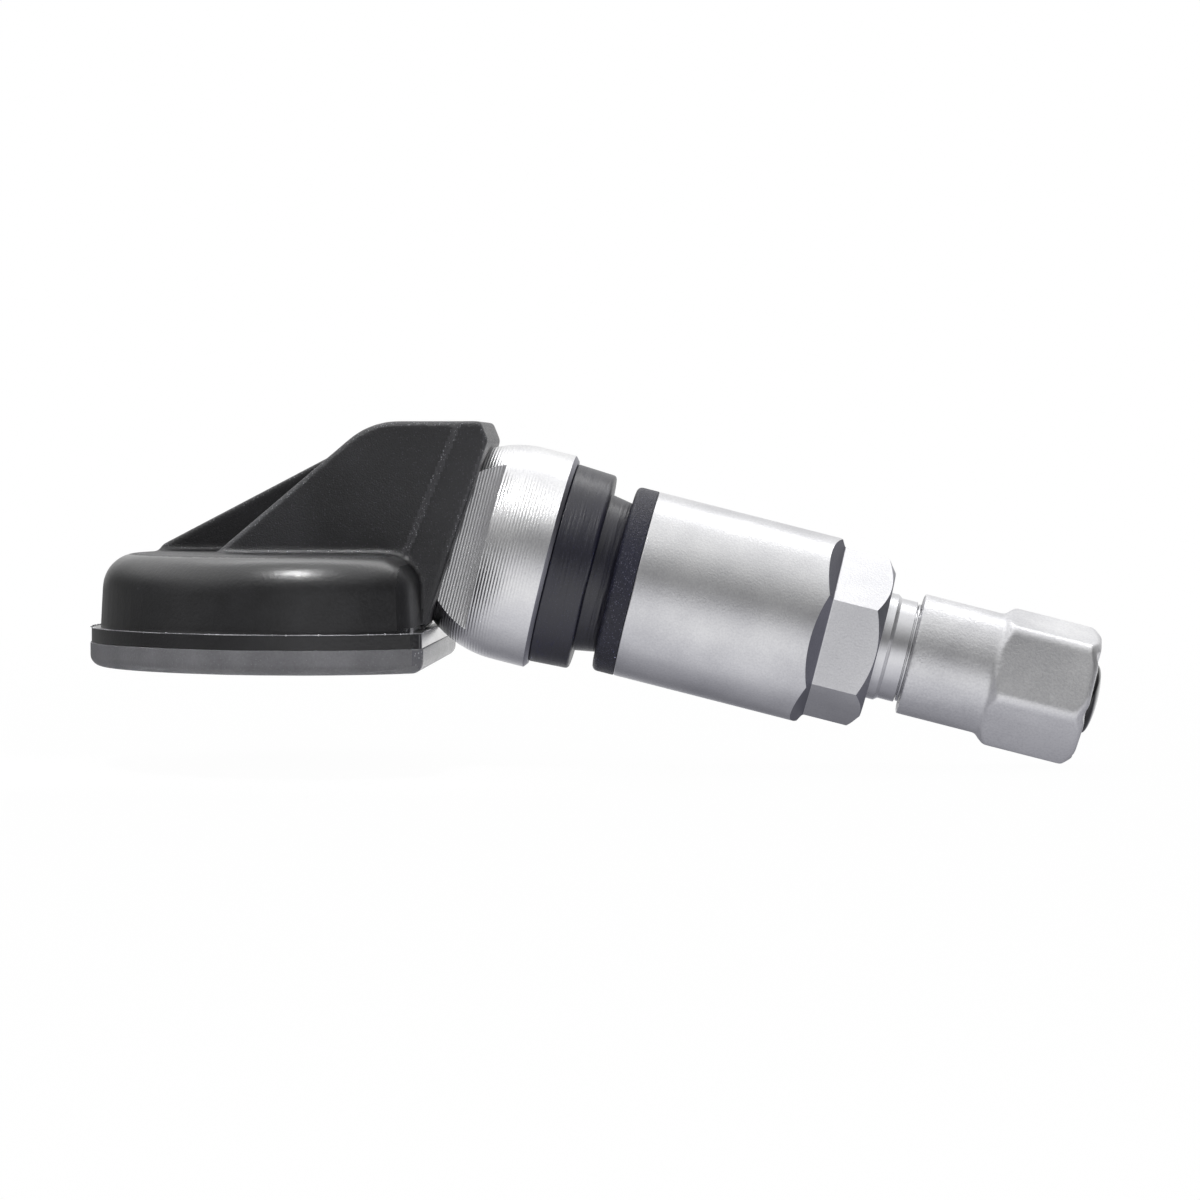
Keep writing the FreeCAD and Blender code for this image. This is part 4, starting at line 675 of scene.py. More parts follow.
class Tree(Nodes):
    """A Geometry Nodes tree with named inputs, the last of them its material."""

    def __init__(self, name: str, inputs: dict[str, str]) -> None:
        """Makes a tree without steps.

        Args:
            name: the tree's name.
            inputs: kind of each input's socket, by the input's name.
        """
        super().__init__(bpy.data.node_groups.new(name, "GeometryNodeTree"))
        sockets = self.group.interface
        sockets.new_socket("Geometry", in_out="OUTPUT", socket_type="NodeSocketGeometry")
        taken = {"Geometry": "Geometry", **inputs, "Material": "Material"}
        for label, kind in taken.items():
            sockets.new_socket(label, in_out="INPUT", socket_type="NodeSocket" + kind)
        self.inputs = self.add("NodeGroupInput")

    def join(self, *parts: Socket) -> Socket:
        """Joins geometries into one.

        Args:
            parts: what is joined, in order.

        Returns:
            The socket of the whole.
        """
        made = self.group.nodes.new("GeometryNodeJoinGeometry")
        for part in parts:
            self.group.links.new(part, made.inputs[0])
        return made.outputs[0]

    def end(self, geometry: Socket) -> None:
        """Ends the tree in real geometry with its material.

        Args:
            geometry: what the tree has made.
        """
        real = self.add("GeometryNodeRealizeInstances", {"Geometry": geometry})
        done = self.add("GeometryNodeSetMaterial", {
            "Geometry": real[0], "Material": self.inputs["Material"]})
        self.add("NodeGroupOutput", {"Geometry": done[0]})

    def run(self, piece: Piece, finish: Finish, values: dict) -> Piece:
        """Runs the tree on an object and keeps the result as its plain mesh.

        Args:
            piece: the object.
            finish: what the result is made of.
            values: value of each other input, by name.

        Returns:
            The same object.
        """
        given = {**values, "Material": finish.material()}
        step = piece.modifiers.new(self.group.name, "NODES")
        step.node_group = self.group
        for item in self.group.interface.items_tree:
            if item.in_out == "INPUT" and item.name in given:
                step[item.identifier] = given[item.name]
        return settled(piece)


def thread_tree() -> Tree:
    """Makes the tree that winds a thread's ridge round the X axis.

    Returns:
        The tree.
    """
    tree = Tree("thread_ridge", {"Start": "Float", "Length": "Float", "Pitch": "Float",
                                 "Root Radius": "Float", "Ridge": "Float"})
    given = tree.inputs
    turns = tree.calc("DIVIDE", given["Length"], given["Pitch"])
    helix = tree.add("GeometryNodeCurveSpiral", {
        "Resolution": 40, "Rotations": turns, "Start Radius": given["Root Radius"],
        "End Radius": given["Root Radius"], "Height": given["Length"]})
    profile = tree.add("GeometryNodeCurvePrimitiveCircle", {
        "Resolution": 8, "Radius": given["Ridge"]})
    ridge = tree.add("GeometryNodeCurveToMesh", {
        "Curve": helix[0], "Profile Curve": profile[0], "Fill Caps": True})
    start = tree.add("ShaderNodeCombineXYZ", {"X": given["Start"]})
    tree.end(tree.add("GeometryNodeTransform", {
        "Geometry": ridge[0], "Translation": start[0],
        "Rotation": (0.0, math.radians(90), 0.0)})[0])
    return tree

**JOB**
Copy out only the lines running from the beginning of the data to the line with "tree without steps.", both ends included.

**RESPONSE**
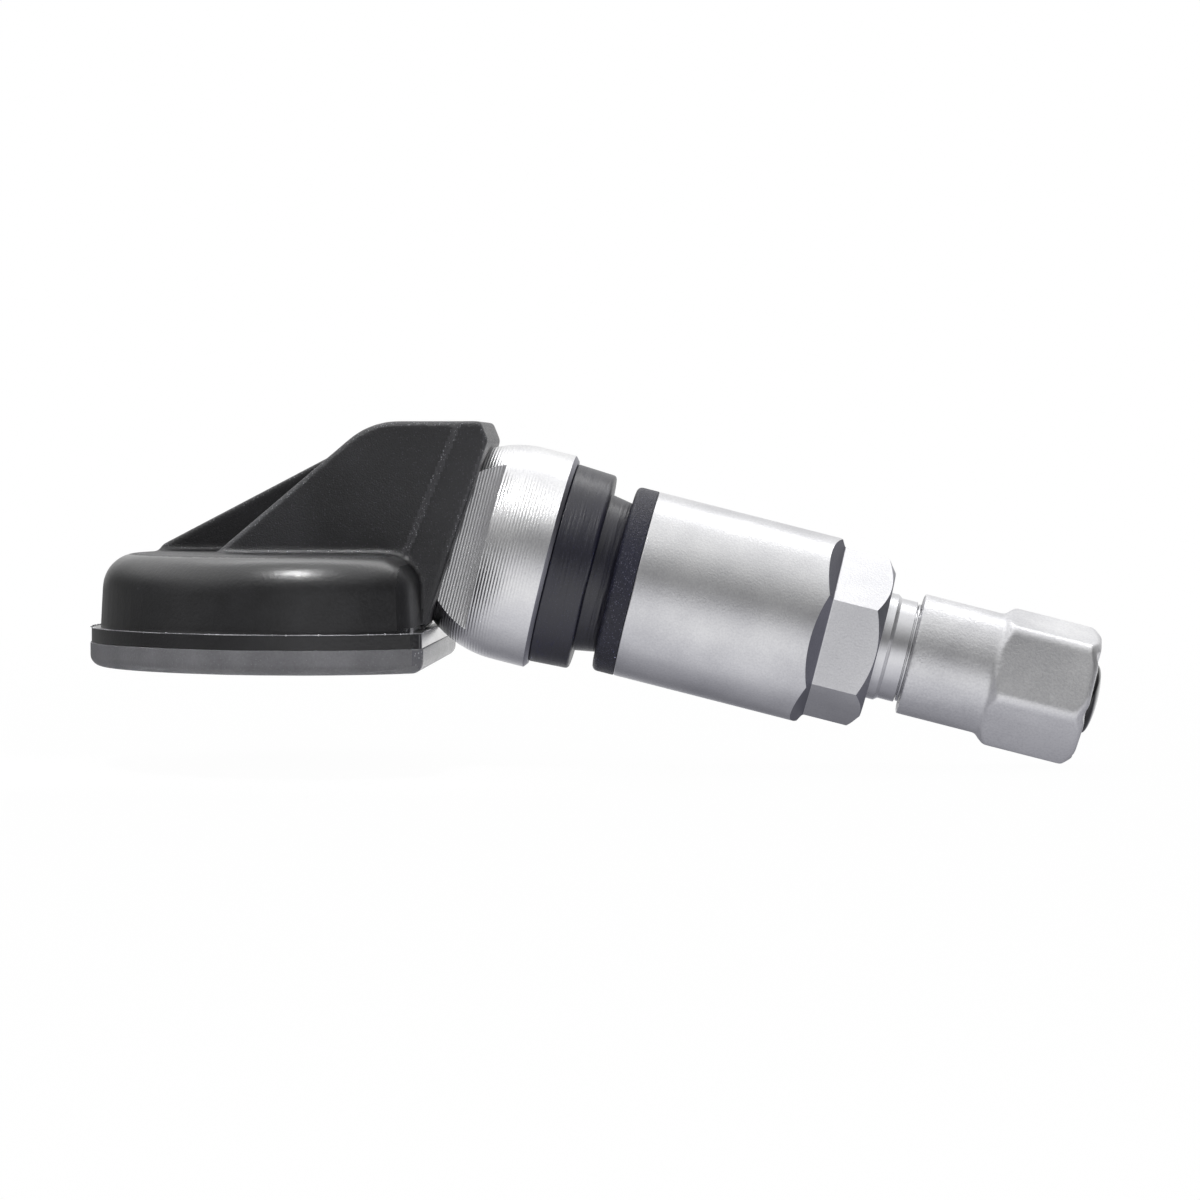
Keep writing the FreeCAD and Blender code for this image. This is part 4, starting at line 675 of scene.py. More parts follow.
class Tree(Nodes):
    """A Geometry Nodes tree with named inputs, the last of them its material."""

    def __init__(self, name: str, inputs: dict[str, str]) -> None:
        """Makes a tree without steps.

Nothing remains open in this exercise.